**GIVEN TASK:** Everything from the line containing "bpy.context.view_layer.update()" through the line containing "# is a clean" must be quoted exactly; everything else is left out.

**ITEMS:**
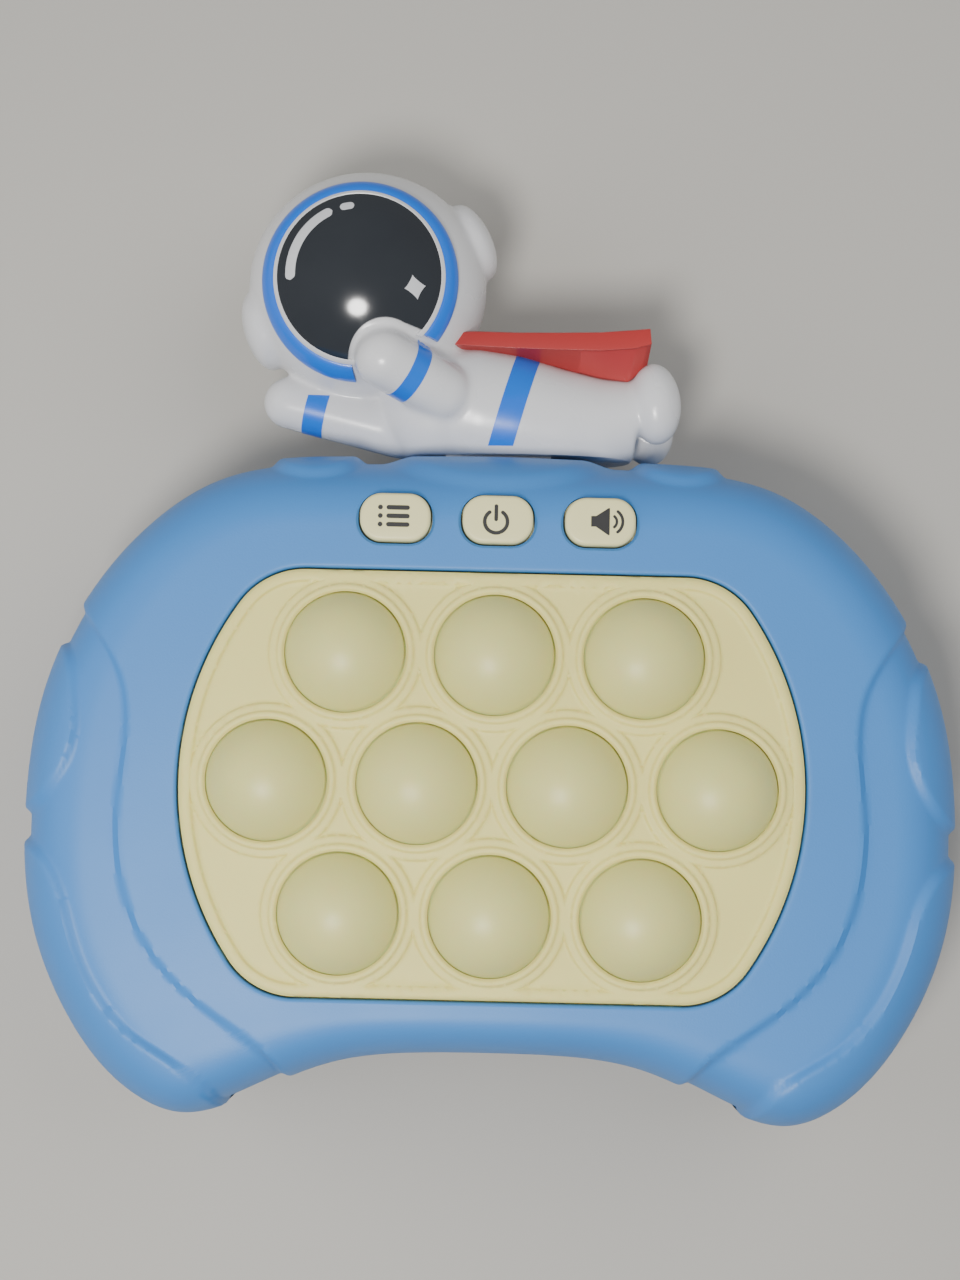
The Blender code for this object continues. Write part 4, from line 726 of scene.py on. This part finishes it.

--

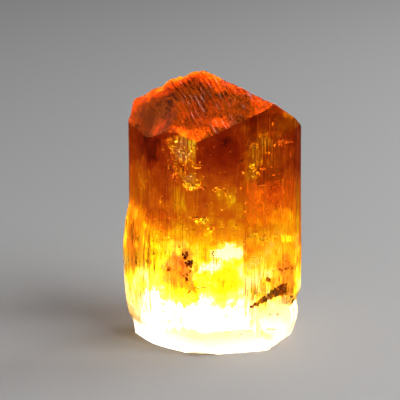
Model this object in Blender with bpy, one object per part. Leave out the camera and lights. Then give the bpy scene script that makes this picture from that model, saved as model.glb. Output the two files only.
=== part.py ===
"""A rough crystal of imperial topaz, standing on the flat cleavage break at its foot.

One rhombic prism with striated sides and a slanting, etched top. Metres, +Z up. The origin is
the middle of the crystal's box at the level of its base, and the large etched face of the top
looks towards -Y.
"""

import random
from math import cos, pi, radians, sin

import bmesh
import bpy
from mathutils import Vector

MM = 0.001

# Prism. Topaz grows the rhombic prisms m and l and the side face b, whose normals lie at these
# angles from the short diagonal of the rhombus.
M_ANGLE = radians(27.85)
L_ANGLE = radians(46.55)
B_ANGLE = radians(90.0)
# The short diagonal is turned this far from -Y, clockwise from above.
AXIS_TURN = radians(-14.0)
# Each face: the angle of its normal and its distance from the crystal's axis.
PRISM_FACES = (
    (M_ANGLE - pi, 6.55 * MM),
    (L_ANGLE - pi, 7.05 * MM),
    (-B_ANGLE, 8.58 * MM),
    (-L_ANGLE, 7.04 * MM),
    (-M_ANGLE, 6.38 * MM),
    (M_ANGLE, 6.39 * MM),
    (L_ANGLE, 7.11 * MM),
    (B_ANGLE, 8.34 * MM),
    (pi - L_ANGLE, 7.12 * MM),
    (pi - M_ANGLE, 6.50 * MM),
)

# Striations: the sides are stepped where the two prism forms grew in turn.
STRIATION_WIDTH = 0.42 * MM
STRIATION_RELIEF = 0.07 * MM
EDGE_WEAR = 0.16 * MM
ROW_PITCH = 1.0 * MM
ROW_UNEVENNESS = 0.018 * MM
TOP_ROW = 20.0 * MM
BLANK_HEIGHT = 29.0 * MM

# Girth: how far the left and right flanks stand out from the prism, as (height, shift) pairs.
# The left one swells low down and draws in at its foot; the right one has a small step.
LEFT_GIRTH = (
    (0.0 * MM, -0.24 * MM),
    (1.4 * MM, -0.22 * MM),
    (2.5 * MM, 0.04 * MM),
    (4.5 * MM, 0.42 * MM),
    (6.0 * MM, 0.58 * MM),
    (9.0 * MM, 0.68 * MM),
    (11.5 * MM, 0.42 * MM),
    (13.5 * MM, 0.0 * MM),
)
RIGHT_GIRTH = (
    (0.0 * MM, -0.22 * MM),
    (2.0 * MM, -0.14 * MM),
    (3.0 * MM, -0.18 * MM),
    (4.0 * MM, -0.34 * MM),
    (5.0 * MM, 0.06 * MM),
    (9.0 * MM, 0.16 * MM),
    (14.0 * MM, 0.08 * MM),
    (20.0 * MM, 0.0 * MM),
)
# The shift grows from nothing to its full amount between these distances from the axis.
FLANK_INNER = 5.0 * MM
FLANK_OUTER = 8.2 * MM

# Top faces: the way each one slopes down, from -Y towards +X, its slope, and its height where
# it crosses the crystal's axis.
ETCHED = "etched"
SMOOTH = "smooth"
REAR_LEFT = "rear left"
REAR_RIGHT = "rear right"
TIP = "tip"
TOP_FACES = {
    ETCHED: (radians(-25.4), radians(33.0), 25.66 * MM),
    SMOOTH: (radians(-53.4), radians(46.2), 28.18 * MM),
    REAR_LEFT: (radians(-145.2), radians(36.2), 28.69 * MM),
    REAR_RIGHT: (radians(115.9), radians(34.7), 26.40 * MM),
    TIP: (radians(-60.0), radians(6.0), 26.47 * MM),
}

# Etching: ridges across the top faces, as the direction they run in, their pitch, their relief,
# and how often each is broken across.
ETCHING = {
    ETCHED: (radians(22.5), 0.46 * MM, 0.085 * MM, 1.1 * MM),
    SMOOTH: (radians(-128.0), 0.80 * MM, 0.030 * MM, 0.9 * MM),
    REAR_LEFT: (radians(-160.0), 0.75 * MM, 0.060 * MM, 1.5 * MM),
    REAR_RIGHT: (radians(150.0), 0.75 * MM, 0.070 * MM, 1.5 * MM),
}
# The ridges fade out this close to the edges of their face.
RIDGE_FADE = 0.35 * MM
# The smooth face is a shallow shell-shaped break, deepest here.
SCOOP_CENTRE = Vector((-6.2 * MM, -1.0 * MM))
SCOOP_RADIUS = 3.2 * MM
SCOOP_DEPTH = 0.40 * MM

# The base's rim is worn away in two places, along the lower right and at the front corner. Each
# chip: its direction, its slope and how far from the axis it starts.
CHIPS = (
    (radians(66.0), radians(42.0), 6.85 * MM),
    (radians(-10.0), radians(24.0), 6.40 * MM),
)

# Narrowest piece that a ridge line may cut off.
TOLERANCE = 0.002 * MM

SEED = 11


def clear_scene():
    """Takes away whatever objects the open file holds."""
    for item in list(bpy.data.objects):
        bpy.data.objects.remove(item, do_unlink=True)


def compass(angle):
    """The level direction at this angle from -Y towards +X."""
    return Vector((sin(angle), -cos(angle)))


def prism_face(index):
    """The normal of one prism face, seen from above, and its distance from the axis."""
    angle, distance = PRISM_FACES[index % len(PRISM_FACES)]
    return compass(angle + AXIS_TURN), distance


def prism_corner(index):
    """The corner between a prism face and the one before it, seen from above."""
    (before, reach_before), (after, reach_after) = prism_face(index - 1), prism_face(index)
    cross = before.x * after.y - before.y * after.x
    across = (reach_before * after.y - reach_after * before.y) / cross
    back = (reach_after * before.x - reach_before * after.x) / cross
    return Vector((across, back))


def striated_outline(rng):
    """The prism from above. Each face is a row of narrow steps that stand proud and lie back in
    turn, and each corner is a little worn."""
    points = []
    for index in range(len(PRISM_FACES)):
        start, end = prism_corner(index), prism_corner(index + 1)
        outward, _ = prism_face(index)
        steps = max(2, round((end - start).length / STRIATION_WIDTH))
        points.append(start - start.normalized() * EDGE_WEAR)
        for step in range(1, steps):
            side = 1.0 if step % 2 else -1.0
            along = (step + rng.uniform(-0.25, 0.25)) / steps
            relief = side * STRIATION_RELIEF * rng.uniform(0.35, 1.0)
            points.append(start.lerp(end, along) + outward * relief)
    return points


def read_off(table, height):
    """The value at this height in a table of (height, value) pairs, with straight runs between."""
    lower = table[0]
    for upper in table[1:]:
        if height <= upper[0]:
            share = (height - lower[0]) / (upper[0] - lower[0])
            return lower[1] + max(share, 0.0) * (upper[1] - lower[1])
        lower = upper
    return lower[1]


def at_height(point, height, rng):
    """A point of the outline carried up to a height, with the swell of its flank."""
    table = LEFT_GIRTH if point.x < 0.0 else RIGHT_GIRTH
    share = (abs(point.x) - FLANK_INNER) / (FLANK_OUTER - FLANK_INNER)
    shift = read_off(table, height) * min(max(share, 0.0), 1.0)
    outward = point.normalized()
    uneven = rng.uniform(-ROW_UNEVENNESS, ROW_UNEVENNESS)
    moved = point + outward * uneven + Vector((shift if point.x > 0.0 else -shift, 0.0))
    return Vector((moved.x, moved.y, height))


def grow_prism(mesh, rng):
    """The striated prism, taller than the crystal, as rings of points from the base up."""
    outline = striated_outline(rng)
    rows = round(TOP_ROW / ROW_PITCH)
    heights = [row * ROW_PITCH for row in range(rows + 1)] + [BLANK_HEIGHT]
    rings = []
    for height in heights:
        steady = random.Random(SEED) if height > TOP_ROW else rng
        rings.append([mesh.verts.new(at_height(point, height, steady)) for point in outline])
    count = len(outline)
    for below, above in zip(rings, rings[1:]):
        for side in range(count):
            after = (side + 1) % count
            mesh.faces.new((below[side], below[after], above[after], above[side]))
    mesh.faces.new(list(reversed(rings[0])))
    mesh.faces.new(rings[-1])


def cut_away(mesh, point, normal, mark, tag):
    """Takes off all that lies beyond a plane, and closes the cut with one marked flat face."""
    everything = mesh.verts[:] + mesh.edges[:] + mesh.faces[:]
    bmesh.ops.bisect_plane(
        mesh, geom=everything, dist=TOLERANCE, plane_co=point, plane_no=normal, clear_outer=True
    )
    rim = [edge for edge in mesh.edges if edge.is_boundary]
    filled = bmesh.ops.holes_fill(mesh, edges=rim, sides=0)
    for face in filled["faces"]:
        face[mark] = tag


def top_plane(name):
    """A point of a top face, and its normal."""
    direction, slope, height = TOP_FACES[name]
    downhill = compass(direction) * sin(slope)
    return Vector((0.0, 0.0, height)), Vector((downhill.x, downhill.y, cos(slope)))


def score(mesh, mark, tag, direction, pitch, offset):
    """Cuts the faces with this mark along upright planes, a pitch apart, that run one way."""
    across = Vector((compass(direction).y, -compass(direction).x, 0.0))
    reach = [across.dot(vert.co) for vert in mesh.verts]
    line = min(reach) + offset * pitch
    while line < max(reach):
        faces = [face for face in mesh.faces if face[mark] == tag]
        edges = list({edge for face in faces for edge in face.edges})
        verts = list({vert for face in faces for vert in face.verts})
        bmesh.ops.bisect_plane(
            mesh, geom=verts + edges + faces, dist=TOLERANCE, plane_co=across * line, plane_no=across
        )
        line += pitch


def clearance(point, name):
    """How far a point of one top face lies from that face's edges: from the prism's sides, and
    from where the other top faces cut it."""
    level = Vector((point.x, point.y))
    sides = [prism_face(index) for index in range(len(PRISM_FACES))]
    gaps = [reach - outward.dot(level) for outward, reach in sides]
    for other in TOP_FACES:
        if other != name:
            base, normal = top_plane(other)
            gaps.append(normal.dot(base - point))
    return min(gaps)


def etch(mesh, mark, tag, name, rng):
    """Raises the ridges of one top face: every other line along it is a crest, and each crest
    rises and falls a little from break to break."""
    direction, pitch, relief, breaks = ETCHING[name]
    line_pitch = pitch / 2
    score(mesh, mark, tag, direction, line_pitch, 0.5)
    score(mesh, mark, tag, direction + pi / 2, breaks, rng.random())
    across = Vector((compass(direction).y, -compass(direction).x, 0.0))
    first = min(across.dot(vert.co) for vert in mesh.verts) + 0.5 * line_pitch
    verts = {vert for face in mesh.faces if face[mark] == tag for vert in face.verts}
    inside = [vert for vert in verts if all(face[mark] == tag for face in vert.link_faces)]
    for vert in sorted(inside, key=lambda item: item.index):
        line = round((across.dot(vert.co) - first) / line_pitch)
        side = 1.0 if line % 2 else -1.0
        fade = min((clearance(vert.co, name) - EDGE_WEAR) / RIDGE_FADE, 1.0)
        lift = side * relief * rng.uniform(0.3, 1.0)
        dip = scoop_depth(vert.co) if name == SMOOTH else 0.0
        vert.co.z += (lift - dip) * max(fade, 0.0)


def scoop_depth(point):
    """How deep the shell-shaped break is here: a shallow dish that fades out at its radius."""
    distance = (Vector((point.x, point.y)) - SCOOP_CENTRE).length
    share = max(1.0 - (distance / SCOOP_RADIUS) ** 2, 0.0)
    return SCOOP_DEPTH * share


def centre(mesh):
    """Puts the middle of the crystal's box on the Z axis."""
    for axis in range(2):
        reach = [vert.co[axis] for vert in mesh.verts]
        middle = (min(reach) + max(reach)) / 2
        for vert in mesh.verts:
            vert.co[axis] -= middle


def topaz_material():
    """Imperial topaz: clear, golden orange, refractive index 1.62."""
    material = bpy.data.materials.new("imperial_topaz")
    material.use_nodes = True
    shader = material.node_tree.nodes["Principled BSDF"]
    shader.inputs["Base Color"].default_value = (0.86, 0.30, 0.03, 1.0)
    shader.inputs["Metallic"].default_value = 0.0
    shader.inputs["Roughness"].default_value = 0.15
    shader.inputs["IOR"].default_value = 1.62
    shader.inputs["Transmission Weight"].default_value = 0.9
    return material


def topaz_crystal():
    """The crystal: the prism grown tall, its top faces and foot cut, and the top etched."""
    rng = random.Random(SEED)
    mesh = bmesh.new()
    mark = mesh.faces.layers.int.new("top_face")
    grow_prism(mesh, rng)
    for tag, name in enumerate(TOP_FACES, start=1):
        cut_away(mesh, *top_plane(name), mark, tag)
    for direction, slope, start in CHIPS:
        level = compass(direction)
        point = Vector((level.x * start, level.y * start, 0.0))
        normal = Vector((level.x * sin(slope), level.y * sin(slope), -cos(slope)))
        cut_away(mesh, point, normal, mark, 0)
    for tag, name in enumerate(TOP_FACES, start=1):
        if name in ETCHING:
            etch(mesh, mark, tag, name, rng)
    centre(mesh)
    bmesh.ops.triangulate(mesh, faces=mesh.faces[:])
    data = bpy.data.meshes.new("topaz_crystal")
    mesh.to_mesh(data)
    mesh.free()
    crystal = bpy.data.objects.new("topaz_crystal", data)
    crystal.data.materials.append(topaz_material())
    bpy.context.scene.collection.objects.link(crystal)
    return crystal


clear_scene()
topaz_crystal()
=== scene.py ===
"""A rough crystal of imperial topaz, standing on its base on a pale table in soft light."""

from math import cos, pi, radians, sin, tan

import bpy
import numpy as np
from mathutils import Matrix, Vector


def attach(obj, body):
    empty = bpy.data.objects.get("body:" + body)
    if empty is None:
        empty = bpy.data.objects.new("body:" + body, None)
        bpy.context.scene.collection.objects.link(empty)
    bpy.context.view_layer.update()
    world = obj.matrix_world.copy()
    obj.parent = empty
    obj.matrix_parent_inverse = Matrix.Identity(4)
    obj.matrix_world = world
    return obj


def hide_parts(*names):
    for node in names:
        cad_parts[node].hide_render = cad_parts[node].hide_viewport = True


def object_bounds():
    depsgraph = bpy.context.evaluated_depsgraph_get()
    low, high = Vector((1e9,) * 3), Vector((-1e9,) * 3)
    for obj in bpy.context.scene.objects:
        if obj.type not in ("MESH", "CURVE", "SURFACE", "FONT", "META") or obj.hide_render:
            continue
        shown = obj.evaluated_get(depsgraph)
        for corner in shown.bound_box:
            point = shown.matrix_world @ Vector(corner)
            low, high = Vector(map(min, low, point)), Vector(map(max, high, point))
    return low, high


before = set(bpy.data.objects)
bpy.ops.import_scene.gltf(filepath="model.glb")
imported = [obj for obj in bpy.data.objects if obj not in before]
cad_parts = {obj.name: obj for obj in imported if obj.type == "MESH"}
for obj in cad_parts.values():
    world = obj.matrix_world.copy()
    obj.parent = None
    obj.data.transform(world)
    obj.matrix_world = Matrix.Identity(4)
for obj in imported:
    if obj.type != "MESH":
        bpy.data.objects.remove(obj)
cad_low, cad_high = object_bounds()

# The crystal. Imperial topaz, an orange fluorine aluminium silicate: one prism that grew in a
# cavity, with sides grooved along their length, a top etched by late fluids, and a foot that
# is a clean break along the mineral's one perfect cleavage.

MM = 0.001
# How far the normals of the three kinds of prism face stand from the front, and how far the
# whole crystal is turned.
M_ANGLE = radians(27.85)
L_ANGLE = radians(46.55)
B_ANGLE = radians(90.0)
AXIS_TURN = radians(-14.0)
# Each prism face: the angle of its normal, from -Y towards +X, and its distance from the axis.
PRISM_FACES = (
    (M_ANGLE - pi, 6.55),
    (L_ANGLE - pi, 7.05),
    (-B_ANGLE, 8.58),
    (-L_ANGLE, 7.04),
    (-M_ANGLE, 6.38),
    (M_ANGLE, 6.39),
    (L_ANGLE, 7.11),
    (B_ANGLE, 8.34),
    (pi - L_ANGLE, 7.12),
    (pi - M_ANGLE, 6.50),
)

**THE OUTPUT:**
    bpy.context.view_layer.update()
    world = obj.matrix_world.copy()
    obj.parent = empty
    obj.matrix_parent_inverse = Matrix.Identity(4)
    obj.matrix_world = world
    return obj


def hide_parts(*names):
    for node in names:
        cad_parts[node].hide_render = cad_parts[node].hide_viewport = True


def object_bounds():
    depsgraph = bpy.context.evaluated_depsgraph_get()
    low, high = Vector((1e9,) * 3), Vector((-1e9,) * 3)
    for obj in bpy.context.scene.objects:
        if obj.type not in ("MESH", "CURVE", "SURFACE", "FONT", "META") or obj.hide_render:
            continue
        shown = obj.evaluated_get(depsgraph)
        for corner in shown.bound_box:
            point = shown.matrix_world @ Vector(corner)
            low, high = Vector(map(min, low, point)), Vector(map(max, high, point))
    return low, high


before = set(bpy.data.objects)
bpy.ops.import_scene.gltf(filepath="model.glb")
imported = [obj for obj in bpy.data.objects if obj not in before]
cad_parts = {obj.name: obj for obj in imported if obj.type == "MESH"}
for obj in cad_parts.values():
    world = obj.matrix_world.copy()
    obj.parent = None
    obj.data.transform(world)
    obj.matrix_world = Matrix.Identity(4)
for obj in imported:
    if obj.type != "MESH":
        bpy.data.objects.remove(obj)
cad_low, cad_high = object_bounds()

# The crystal. Imperial topaz, an orange fluorine aluminium silicate: one prism that grew in a
# cavity, with sides grooved along their length, a top etched by late fluids, and a foot that
# is a clean break along the mineral's one perfect cleavage.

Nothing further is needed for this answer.